Council to invest thousands to boost South Burnett tourism
THE South Burnett Regional Council have invested $70,000 into the future of the region through a new partnership with Visit South Burnett.
The collaboration comes after councillors resolved to enter into a new partnership agreement on Wednesday at a council meeting.
The funding will see the implementation of a tourism development officer and a new destinational tourism campaign.
South Burnett Mayor Brett Otto said the partnership is a new beginning in the development of tourism in the region.
"Tourism is hugely important to the region, we can already see the number of people flowing through the region," Cr Otto said.
"Visit South Burnett understand the value of not just getting people to visit the region, but getting them to stay for a long period of time and spend money.
"Tourism has a very bright future in the region and I am looking forward to the South Burnett becoming know as the place to be."
The $70,000 will be invested over a period of six months and will also include an office space for Visit South Burnett.
Visit South Burnett president Jason Kinsella said the money will be put straight to good use.
"Visit South Burnett plays an important role in drawing people to the region and draws on so many strengths from our diverse range of operators throughout the region," Mr Kinsella said.
"This partnership creates a strong cohesive bond between local government and industry and with the strengths of both groups we are really excited about the opportunities in front of us.
"A portion of the money will go towards the procurement of a tourism development officer and the rest will go towards destinational marketing."

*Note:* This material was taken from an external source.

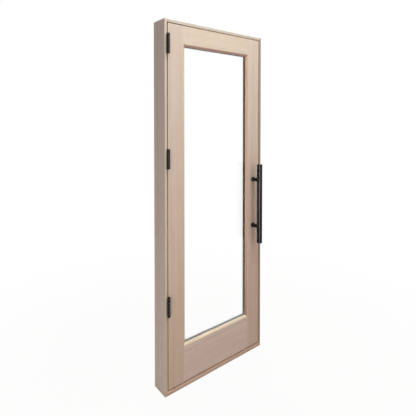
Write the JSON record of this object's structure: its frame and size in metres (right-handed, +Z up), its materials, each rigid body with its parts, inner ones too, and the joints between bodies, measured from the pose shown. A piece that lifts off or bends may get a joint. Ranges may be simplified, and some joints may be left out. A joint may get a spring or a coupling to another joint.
{
  "type": "pre-hung sauna door",
  "caption": "Full-height glazed sauna door of clear softwood, hung in its box frame on black butt hinges, with a long round black pull bar outside and a wooden grip inside.",
  "frame": {"origin": "middle of the sill's underside, where the unit stands in its rough opening", "axes": "+Z up the door, +X to the latch side seen from outside, -Y out of the outside face, the way the leaf opens"},
  "size_m": [0.754, 0.1975, 2.0865],
  "materials": {
    "clear_softwood": "knot-free pinkish tan softwood, sanded smooth and left bare",
    "clear_glass": "clear toughened glass in a sealed unit of two panes",
    "black_spacer": "matt black spacer bar and sealant",
    "black_steel": "satin black powder coat on steel",
    "bright_steel": "nickel plated, satin"
  },
  "bodies": {
    "frame": {"sill": "clear_softwood", "hinge_jamb": "clear_softwood", "latch_jamb": "clear_softwood", "header_jamb": "clear_softwood", "head_stop": "clear_softwood", "hinge_side_stop": "clear_softwood", "latch_side_stop": "clear_softwood", "catch_keeper": "bright_steel", "top_hinge_frame_plate": "black_steel", "top_hinge_pin": "black_steel", "middle_hinge_frame_plate": "black_steel", "middle_hinge_pin": "black_steel", "bottom_hinge_frame_plate": "black_steel", "bottom_hinge_pin": "black_steel"},
    "leaf": {"hinge_stile": "clear_softwood", "latch_stile": "clear_softwood", "top_rail": "clear_softwood", "bottom_rail": "clear_softwood", "outer_hinge_side_bead": "clear_softwood", "outer_top_bead": "clear_softwood", "outer_latch_side_bead": "clear_softwood", "outer_bottom_bead": "clear_softwood", "inner_hinge_side_bead": "clear_softwood", "inner_top_bead": "clear_softwood", "inner_latch_side_bead": "clear_softwood", "inner_bottom_bead": "clear_softwood", "outer_pane": "clear_glass", "inner_pane": "clear_glass", "glass_spacer": "black_spacer", "top_hinge_leaf_plate": "black_steel", "middle_hinge_leaf_plate": "black_steel", "bottom_hinge_leaf_plate": "black_steel", "outer_pull_bar": "black_steel", "outer_pull_upper_post": "black_steel", "outer_pull_lower_post": "black_steel", "inner_pull_bar": "clear_softwood", "inner_pull_upper_post": "clear_softwood", "inner_pull_lower_post": "clear_softwood", "catch_magnet": "bright_steel"}
  },
  "joints": [
    {"name": "door_swing", "type": "hinge", "parent": "frame", "child": "leaf", "pos_m": [-0.35825, -0.0675, 1.044], "axis": [0, 0, -1], "range_deg": [0, 170]}
  ]
}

As the state begins to recover from the pandemic, tourism in the South Burnett is beginning to get back to normal with several South Burnett businesses welcoming a long weekend customer boom.
Kingaroy Information Centre volunteer Maurie Franklin said the centre is seeing an average of 60 visitors a day.
"We have been seeing a lot of Queenslanders than usual coming through our doors at this time of the year," Mr Franklin said.
"We reopened at the end of June and since have been gradually increasing in visitor numbers.